**WHAT YOU ARE ASKED TO DO:** All of the data below should be written out exactly.

**DATASET EXTRACT:**
· · ·
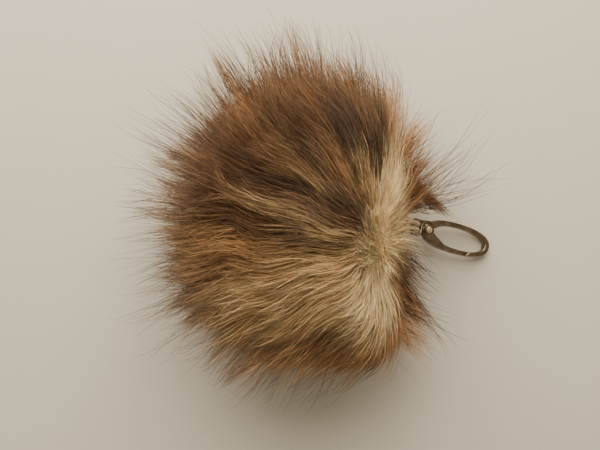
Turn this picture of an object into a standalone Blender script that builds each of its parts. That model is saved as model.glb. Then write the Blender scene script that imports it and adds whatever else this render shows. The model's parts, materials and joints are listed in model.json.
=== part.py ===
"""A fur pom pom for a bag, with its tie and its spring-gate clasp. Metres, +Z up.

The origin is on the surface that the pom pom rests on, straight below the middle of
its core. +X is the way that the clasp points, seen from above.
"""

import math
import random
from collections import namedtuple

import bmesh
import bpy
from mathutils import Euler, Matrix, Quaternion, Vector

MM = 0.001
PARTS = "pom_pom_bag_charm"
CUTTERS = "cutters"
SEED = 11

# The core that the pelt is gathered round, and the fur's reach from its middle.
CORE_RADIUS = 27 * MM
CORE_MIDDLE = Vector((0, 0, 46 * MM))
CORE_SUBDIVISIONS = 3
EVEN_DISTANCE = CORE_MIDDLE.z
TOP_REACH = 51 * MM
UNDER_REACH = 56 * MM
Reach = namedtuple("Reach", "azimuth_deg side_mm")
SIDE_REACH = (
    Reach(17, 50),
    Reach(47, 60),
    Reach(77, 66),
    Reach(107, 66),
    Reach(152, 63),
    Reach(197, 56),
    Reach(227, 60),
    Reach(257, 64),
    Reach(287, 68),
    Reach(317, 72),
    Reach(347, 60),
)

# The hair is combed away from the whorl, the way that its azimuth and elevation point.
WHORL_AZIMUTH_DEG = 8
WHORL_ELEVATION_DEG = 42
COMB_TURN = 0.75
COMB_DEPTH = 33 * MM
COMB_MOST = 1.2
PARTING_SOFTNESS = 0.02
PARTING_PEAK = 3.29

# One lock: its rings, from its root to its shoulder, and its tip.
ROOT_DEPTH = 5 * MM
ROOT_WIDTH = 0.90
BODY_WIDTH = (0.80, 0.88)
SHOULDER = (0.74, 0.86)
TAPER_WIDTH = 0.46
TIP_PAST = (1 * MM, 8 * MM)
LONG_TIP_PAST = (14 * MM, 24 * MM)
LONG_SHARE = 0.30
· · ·
**CORRECT RESPONSE:**
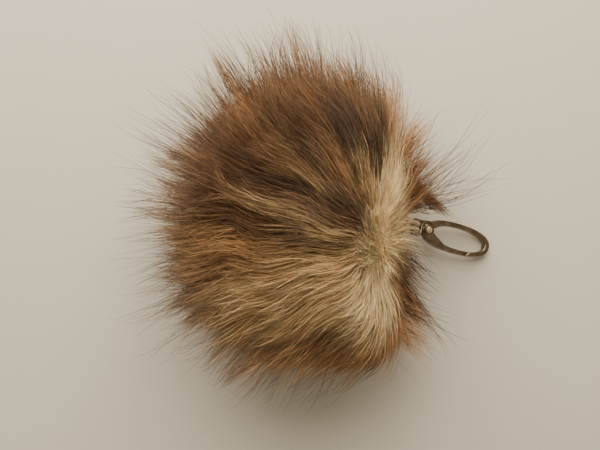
Turn this picture of an object into a standalone Blender script that builds each of its parts. That model is saved as model.glb. Then write the Blender scene script that imports it and adds whatever else this render shows. The model's parts, materials and joints are listed in model.json.
=== part.py ===
"""A fur pom pom for a bag, with its tie and its spring-gate clasp. Metres, +Z up.

The origin is on the surface that the pom pom rests on, straight below the middle of
its core. +X is the way that the clasp points, seen from above.
"""

import math
import random
from collections import namedtuple

import bmesh
import bpy
from mathutils import Euler, Matrix, Quaternion, Vector

MM = 0.001
PARTS = "pom_pom_bag_charm"
CUTTERS = "cutters"
SEED = 11

# The core that the pelt is gathered round, and the fur's reach from its middle.
CORE_RADIUS = 27 * MM
CORE_MIDDLE = Vector((0, 0, 46 * MM))
CORE_SUBDIVISIONS = 3
EVEN_DISTANCE = CORE_MIDDLE.z
TOP_REACH = 51 * MM
UNDER_REACH = 56 * MM
Reach = namedtuple("Reach", "azimuth_deg side_mm")
SIDE_REACH = (
    Reach(17, 50),
    Reach(47, 60),
    Reach(77, 66),
    Reach(107, 66),
    Reach(152, 63),
    Reach(197, 56),
    Reach(227, 60),
    Reach(257, 64),
    Reach(287, 68),
    Reach(317, 72),
    Reach(347, 60),
)

# The hair is combed away from the whorl, the way that its azimuth and elevation point.
WHORL_AZIMUTH_DEG = 8
WHORL_ELEVATION_DEG = 42
COMB_TURN = 0.75
COMB_DEPTH = 33 * MM
COMB_MOST = 1.2
PARTING_SOFTNESS = 0.02
PARTING_PEAK = 3.29

# One lock: its rings, from its root to its shoulder, and its tip.
ROOT_DEPTH = 5 * MM
ROOT_WIDTH = 0.90
BODY_WIDTH = (0.80, 0.88)
SHOULDER = (0.74, 0.86)
TAPER_WIDTH = 0.46
TIP_PAST = (1 * MM, 8 * MM)
LONG_TIP_PAST = (14 * MM, 24 * MM)
LONG_SHARE = 0.30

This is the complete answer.